Setting Up MySQL Connection in Airflow
Before you can use the MySqlOperator, you need to set up a connection to your MySQL database in Airflow. To do this, follow these steps:
- Navigate to the Airflow UI and go to the 'Admin' menu.
- Click on ' Connections ' and then ' + Add a new record .'
- Fill in the required fields:
- Conn Id : A unique identifier for the connection, e.g., 'mysql_conn'.
- Conn Type : Choose 'MySQL' from the dropdown menu.
- Host : The hostname or IP address of your MySQL server.
- Schema : The default database schema to use, if applicable.
- Login : Your MySQL username.
- Password : Your MySQL password.
- Port : The port on which your MySQL server is running (default is 3306).
- Click ' Save ' to create the connection.

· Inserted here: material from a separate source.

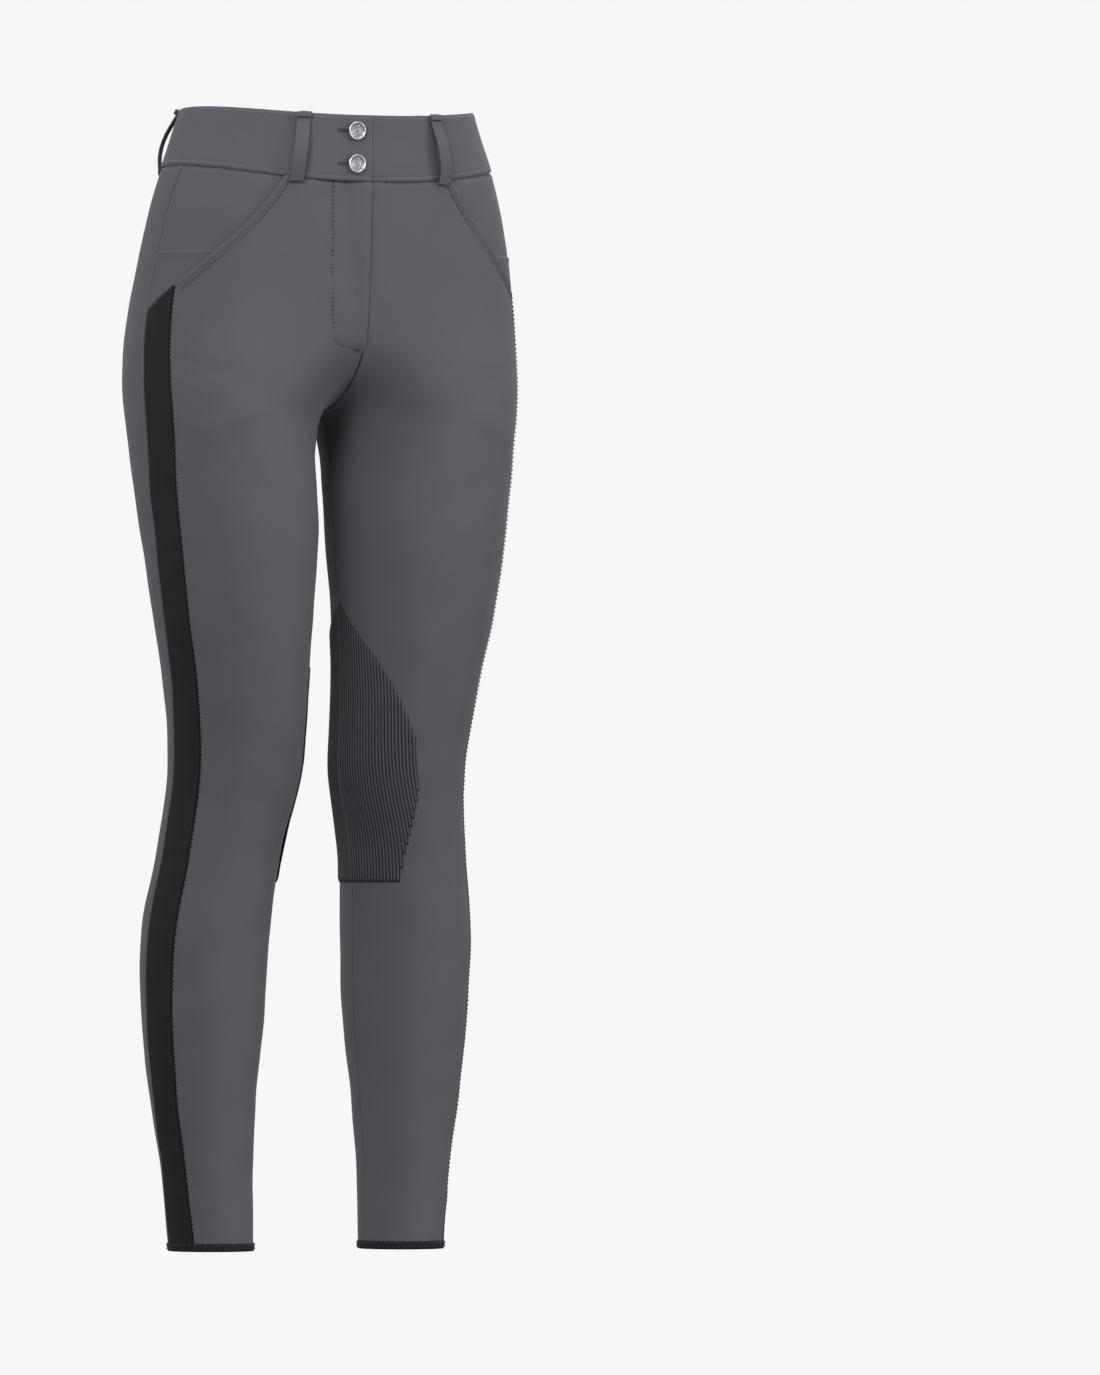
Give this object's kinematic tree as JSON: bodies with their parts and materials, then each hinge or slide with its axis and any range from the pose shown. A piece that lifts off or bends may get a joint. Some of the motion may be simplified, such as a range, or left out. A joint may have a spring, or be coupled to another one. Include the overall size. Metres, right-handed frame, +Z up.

Implementing MySqlOperator in Your DAGs
To use the MySqlOperator in your DAGs, simply import it and instantiate it as you would with any other operator. Here's a simple example:
from datetime import datetime
from airflow import DAG
from airflow.providers.mysql.operators.mysql import MySqlOperator
with DAG(dag_id='mysql_operator_example', start_date=datetime(2023, 1, 1)) as dag:
create_table = MySqlOperator(
task_id='create_table',
mysql_conn_id='mysql_conn',
sql="CREATE TABLE IF NOT EXISTS my_table (id INT AUTO_INCREMENT PRIMARY KEY, name VARCHAR(255));",
)
insert_data = MySqlOperator(
task_id='insert_data',
mysql_conn_id='mysql_conn',
sql="INSERT INTO my_table (name) VALUES ('John Doe');",
)
create_table >> insert_data
In this example, we create two MySqlOperator tasks: one to create a table and another to insert data into that table. Note that we use the 'mysql_conn_id' we created in the previous step.

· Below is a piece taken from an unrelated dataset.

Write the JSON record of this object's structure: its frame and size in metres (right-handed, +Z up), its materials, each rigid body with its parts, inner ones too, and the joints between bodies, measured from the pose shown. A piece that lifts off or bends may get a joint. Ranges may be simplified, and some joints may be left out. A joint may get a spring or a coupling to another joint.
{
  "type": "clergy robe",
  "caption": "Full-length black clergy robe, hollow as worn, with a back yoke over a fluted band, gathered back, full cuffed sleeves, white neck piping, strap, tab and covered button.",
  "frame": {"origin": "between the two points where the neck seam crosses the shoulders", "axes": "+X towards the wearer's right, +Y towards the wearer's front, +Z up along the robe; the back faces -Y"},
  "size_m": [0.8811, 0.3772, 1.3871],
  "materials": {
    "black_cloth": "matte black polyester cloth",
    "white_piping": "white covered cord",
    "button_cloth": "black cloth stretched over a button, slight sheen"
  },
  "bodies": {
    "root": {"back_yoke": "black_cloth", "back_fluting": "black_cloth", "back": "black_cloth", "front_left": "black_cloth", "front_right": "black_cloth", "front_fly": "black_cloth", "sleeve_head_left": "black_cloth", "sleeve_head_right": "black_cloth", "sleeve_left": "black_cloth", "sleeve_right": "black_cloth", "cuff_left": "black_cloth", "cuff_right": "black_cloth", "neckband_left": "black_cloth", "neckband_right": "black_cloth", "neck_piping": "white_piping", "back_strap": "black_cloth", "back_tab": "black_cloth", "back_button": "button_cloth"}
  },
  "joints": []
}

Using Parameterized Queries
It's essential to use parameterized queries when working with user-supplied data or dynamic SQL statements. This helps prevent SQL injection vulnerabilities and ensures proper data escaping. To use parameterized queries with MySqlOperator, simply include placeholders in your SQL statement and pass the values as a tuple. Here's an example:
from datetime import datetime
from airflow import DAG
from airflow.providers.mysql.operators.mysql import MySqlOperator
def get_new_data():
# Retrieve new data to be inserted
return [('Jane Doe',), ('Alice Smith',)]
with DAG(dag_id='mysql_operator_example_param', start_date=datetime(2023, 1, 1)) as dag:
insert_data = MySqlOperator(
task_id='insert_data',
mysql_conn_id='mysql_conn',
sql="INSERT INTO my_table (name) VALUES (%s);",
parameters=get_new_data(),
)
In this example, we use the '%s' placeholder in the SQL statement and pass the values as a tuple using the 'parameters' argument.
Advanced Use Cases
MySqlOperator can also be combined with other operators to create more complex workflows. For example, you could use a PythonOperator to fetch data from an API, process it, and then use a MySqlOperator to insert the processed data into your MySQL database.
from datetime import datetime
from airflow import DAG
from airflow.providers.mysql.operators.mysql import MySqlOperator
from airflow.operators.python import PythonOperator
def fetch_and_process_data():
# Fetch data from an API and process it
processed_data = [('John Doe',), ('Jane Smith',)]
return processed_data
def save_data_to_mysql(**kwargs):
ti = kwargs['ti']
data = ti.xcom_pull(task_ids='fetch_data')
return MySqlOperator(
task_id='save_data',
mysql_conn_id='mysql_conn',
sql="INSERT INTO my_table (name) VALUES (%s);",
parameters=data, provide_context=True,
)
with DAG(dag_id='mysql_operator_advanced_example', start_date=datetime(2023, 1, 1)) as dag:
fetch_data = PythonOperator(
task_id='fetch_data',
python_callable=fetch_and_process_data,
provide_context=True,
)
save_data = PythonOperator(
task_id='save_data',
python_callable=save_data_to_mysql,
provide_context=True,
)
fetch_data >> save_data
Best Practices
- Use parameterized queries: Always use parameterized queries when working with dynamic or user-supplied data to prevent SQL injection vulnerabilities and ensure proper data escaping.
- Manage connections: Make sure to use a unique 'mysql_conn_id' for each MySQL connection in your DAGs, and store sensitive information like passwords securely.
- Optimize performance: Use batch operations whenever possible to reduce the number of database round-trips and improve overall performance.
- Use the right operator: While MySqlOperator is designed specifically for MySQL, remember that Airflow has other operators for different databases. Choose the most appropriate operator for your needs.
Conclusion
The MySqlOperator in Apache Airflow is a powerful tool for integrating MySQL database operations into your data pipelines. By following best practices and leveraging its capabilities in combination with other operators, you can create efficient and robust workflows. As you continue to work with Apache Airflow, remember to harness the power of MySqlOperator to interact seamlessly with your MySQL databases.